I have come across a few places that do not appear to be the location of a drill hall. Could this be an administrative error mixing up place of birth & enlistment place? Or, was it possible that a recruiting sergeant could offer the King's shilling in a village, and that would be subsequently recorded as the enlistment place on the attestation?

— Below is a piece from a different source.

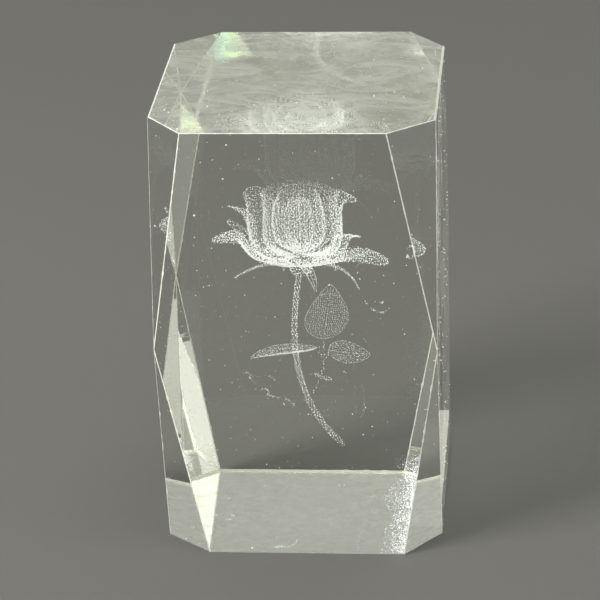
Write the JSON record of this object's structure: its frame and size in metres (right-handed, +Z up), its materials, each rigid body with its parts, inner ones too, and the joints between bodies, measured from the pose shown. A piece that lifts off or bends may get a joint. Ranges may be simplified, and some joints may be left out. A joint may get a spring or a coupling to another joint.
{
  "type": "engraved glass paperweight",
  "caption": "Upright clear glass block paperweight with eight long corner facets and a rose engraved as white dots inside it.",
  "frame": {"origin": "centre of the block's base", "axes": "+Z up through the block, -Y the front face that the rose is seen through, +X to the right of the front"},
  "size_m": [0.049, 0.0506, 0.08],
  "materials": {
    "optical_glass": "polished",
    "engraved_dots": "cracked white"
  },
  "bodies": {
    "root": {"crystal_block": "optical_glass", "bract_left": "engraved_dots", "bract_right": "engraved_dots", "cup_petal_1": "engraved_dots", "cup_petal_2": "engraved_dots", "cup_petal_3": "engraved_dots", "flower_stem": "engraved_dots", "heart_petal_1": "engraved_dots", "heart_petal_2": "engraved_dots", "heart_petal_3": "engraved_dots", "hip": "engraved_dots", "inner_petal_1": "engraved_dots", "inner_petal_2": "engraved_dots", "inner_petal_3": "engraved_dots", "leaf_stalk": "engraved_dots", "leaf_stalk_left": "engraved_dots", "leaf_stalk_right": "engraved_dots", "leaflet_left": "engraved_dots", "leaflet_right": "engraved_dots", "leaflet_top": "engraved_dots", "outer_petal_back": "engraved_dots", "outer_petal_front": "engraved_dots", "outer_petal_left_high": "engraved_dots", "outer_petal_left_low": "engraved_dots", "outer_petal_left_middle": "engraved_dots", "outer_petal_left_small": "engraved_dots", "outer_petal_right_high": "engraved_dots", "outer_petal_right_low": "engraved_dots", "outer_petal_right_middle": "engraved_dots", "sepal_1": "engraved_dots", "sepal_2": "engraved_dots", "sepal_3": "engraved_dots", "sepal_4": "engraved_dots", "sepal_5": "engraved_dots"}
  },
  "joints": []
}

Below are the exceptions I encountered

Abercynon, Pontypridd, Glamorganshire
Aberbargoed, Bedwellty, Monmouthshire
Bargoed, Pontypridd, Glamorganshire
Cwm [Ebbw Vale, Bedwellty?], Monmouthshire
Llanvihangel, Abergavenny, Monmouthshire
Newbridge, Newport, Monmouthshire
Pentre, Pontypridd, Glamorganshire
Roath, Cardiff, Glamorganshire
Tonypandy, Pontypridd, Glamorganshire



Babingley, Frome, Norfolk
Caversham, Henley, Oxfordshire
Chisledon, Highworth, Wiltshire
Hoxton, Shoreditch, London
Lydbrook, Westbury on Severn, Gloucestershire
Pendleton, Clitheroe, Lancashire

With regard to Hoxton, whilst I gather the drill hall was in that locality, it would have been known as the Shoreditch Drill Hall


I would be interested to see what others have encountered.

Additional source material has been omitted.